Number of MITO 2.0 decimals should be increased to the level sufficient to support future hypothetical transaction fees, i.e. to the order of Ether decimals (10–18), and an emission mechanism designed. The ultimate target of the emission model is to provide for the growth of value of MITO Market and of MITO.
There should not be a monopolist, a predesigned market maker.
The main question for MITO 2.0 is whether to issue fixed amount or design a self-executing token emission contract.
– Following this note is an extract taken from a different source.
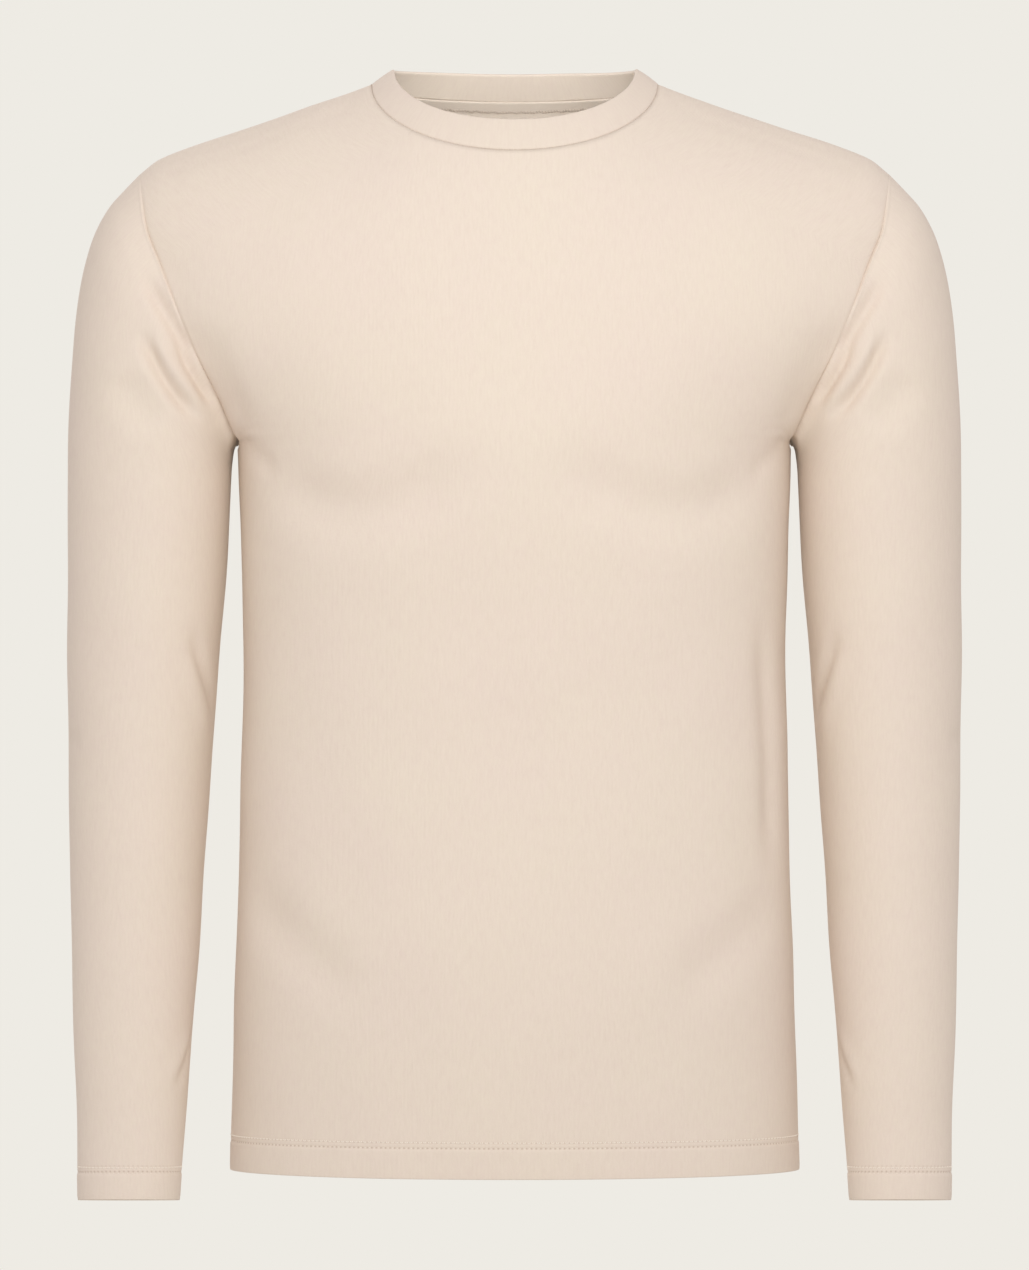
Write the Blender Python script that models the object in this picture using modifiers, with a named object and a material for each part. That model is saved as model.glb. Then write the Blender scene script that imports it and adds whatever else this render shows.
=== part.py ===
"""A long-sleeve jersey t-shirt, worn and filled out, with no wearer.

Metres, +Z up, front towards -Y. The origin lies midway between the two high shoulder points,
where the neckband, the front and the back meet. Heights are given as drops below that level.
"""

import math
from collections import namedtuple

import bmesh
import bpy
import numpy as np
from mathutils import Vector

NAME = "long_sleeve_t_shirt"

# Cloth
WALL = 0.0012                # one layer of jersey
TURNED_WALL = 0.0024         # the hem and the cuffs, turned up
BAND_WALL = 0.0024           # the neckband, folded double
TAPE_WALL = 0.0008
SEAM_GAP = 0.0003
HEM_HEIGHT = 0.0205
CUFF_HEIGHT = 0.0187
TURN_STEP = 0.0010           # over this height a turned-up edge thins to one layer

# Body, in front view
BODY_LENGTH = 0.698
NECK_HALF_WIDTH = 0.092
FRONT_NECK_DROP = 0.0466
BACK_NECK_DROP = 0.0056
SHOULDER_HALF_WIDTH = 0.2405
SHOULDER_DROP = 0.058
UNDERARM_HALF_WIDTH = 0.178
UNDERARM_DROP = 0.231

# Neckband, at its folded upper edge
BAND_TOP_HALF_WIDTH = 0.0778
BAND_SIDE_RISE = 0.0096
BAND_BACK_RISE = 0.0105
BAND_FRONT_DROP = 0.0265
BAND_FRONT_LEAN = 0.875      # depth of the upper edge, as a share of the seam's depth
BAND_BACK_LEAN = 0.86

# Neck tape, inside the back
TAPE_CLEARANCE = 0.0016      # from the neck seam to the tape's upper edge
TAPE_WIDTH = 0.0085
TAPE_ROWS = 4                # shoulder rows of the back that the tape climbs on either side
TAPE_OFFSET = WALL + 0.0008

# Divisions of the surfaces. A half panel's columns run from its middle to its side, and the
# neckline turns from a row of them to a column at one corner.
COLUMNS = 12
NECK_CORNER_COLUMN = 5
NECK_CORNER = 0.5            # that corner's place on the neckline: 0 in the middle, 1 at the side
SIDE_CROWDING = 1.25         # power by which the columns crowd towards the side seam
SHOULDER_CROWDING = 2        # power by which the rows crowd towards the shoulder seam
NECK_CROWDING = 1.5          # the same, along the neckline
SIDE_ROWS = 12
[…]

If there is further emission linked to market demand for token or to supply of mitigation instruments (currently more than 1,6 million verified carbon credits available), and newly issued tokens are distributed based on POS, than what would be the legal implications?
The following scheme has been proposed for discussion.
Figure 7 — Emission of MITO 2.0
As newly issued tokens yield proceeds to the possession of existing token holders interested in the value of the market and the token, there would be an incentive to increase the value of the market and the demand for the token and no incentive to falsify trades in order to increase emission.
Most of the elements to implement the model in principle are in place. Yet, some of them are still under development, what is far more important the concept in general still needs comprehension by the “climate” and “blockchain” communities. The concept that there is no governance or central authority, which prescribes solutions, restricts or allows actions is still making its way even in public blockchain projects.